Consider this scenario: There’s this cool guy you sit with in discussion section. You know his name and his hometown. You know that he always comes five minutes late to class because he comes from the other side of campus, and you’ve laughed together while making snarky comments about the GSI’s verbal tics. He wants to graduate and go to medical school. He’s going to make the University’s Alumni Association really happy, buy premium seats at the Big House and make his newborn kids wear Wolverine onesies.

What if he turned to you tomorrow and told you that he needed you to make his dream a reality? What if he told you that you had the power to help him? Would you support him and fight for him?

He’s an undocumented immigrant — he was born in another country, and there are thousands of students like him in the United States. In many cases, parents brought students like him to the U.S. when they were children. He may have grown up watching American television and celebrating Thanksgiving. But when it’s time to go to college, he either can’t attend or needs financial aid.

If he graduates from college, he then learns that no U.S. citizenship means he can’t actually work in the country. So he’s told to go back to the country he left as a child and can barely remember.

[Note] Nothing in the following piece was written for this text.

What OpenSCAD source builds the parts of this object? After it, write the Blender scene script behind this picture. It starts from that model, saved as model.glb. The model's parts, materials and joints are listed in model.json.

At the University, we’ve answered his kind of call before. During the civil rights movement, students led protests and fought for a more inclusive campus. Ann Arbor is the kind of place where we should fight for the rights of our classmates — brotherhood is not just for football games.

In October of 2007, this dream almost became a reality for these students. The Development, Relief and Education for Alien Minors Act would provide a path to citizenship for those who arrive in the country before the age of 16 and obtain at least two years of higher education or two years of military service. In other words, the DREAM Act is the change that undocumented immigrant students across the country desperately need.

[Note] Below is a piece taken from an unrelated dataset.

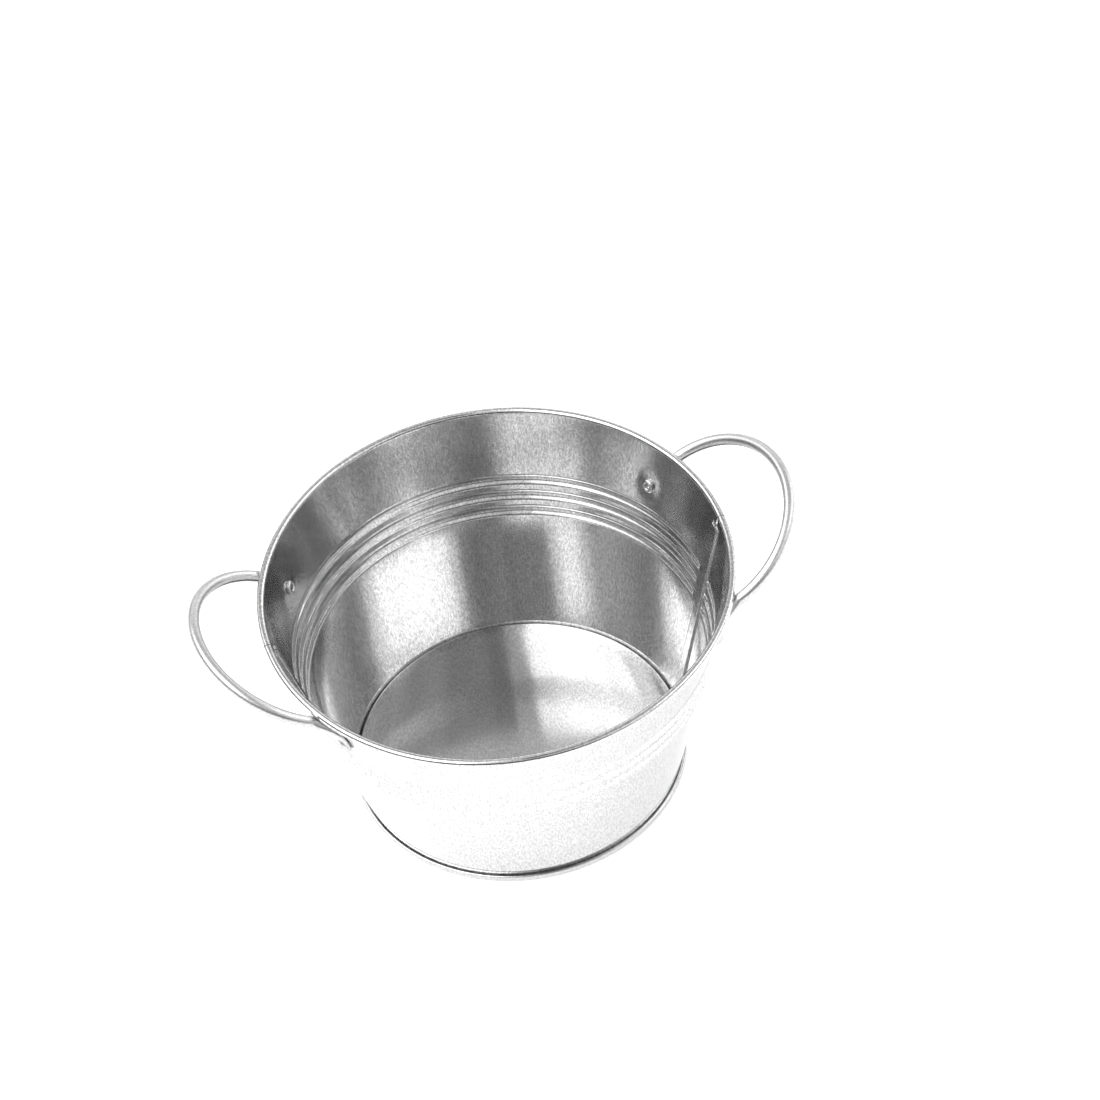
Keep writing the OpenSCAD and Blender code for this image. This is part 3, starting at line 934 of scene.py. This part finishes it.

It gained 52 votes in the Senate, just 8 short of the filibuster-proof margin it needed to move forward. Not approving this legislation was an inexcusable and cowardly act, and those missing 8 votes shattered the dreams of thousands of students — students that are just as qualified to gain an education as any other American.

Thankfully, the DREAM Act was reintroduced to Congress this year. In hopes of its passage, more than a dozen groups, including university clubs, academic departments, local retailers and community-based organizations, are coming together to host a series of events this week. We invite you to join with your friend at 6:30 p.m. tonight in Angell Hall Auditorium D for a workshop on the DREAM Act. We also hope you can join us on Wednesday night at 7 p.m. in Angell Hall Auditorium C for the first-ever Michigan screening of the riveting new documentary film, “Papers.”

So it’s time to meet the challenge and help out a friend. You can choose to “meekly live, going slow, slow, slow” (in Langston Hughes’s words), or you can pick up the pace, make a phone call and sign the petition. Your friend’s dream can’t wait.

This viewpoint was submitted by Samantha Nawrocki on behalf of Migrant and Immigrant Rights Awareness.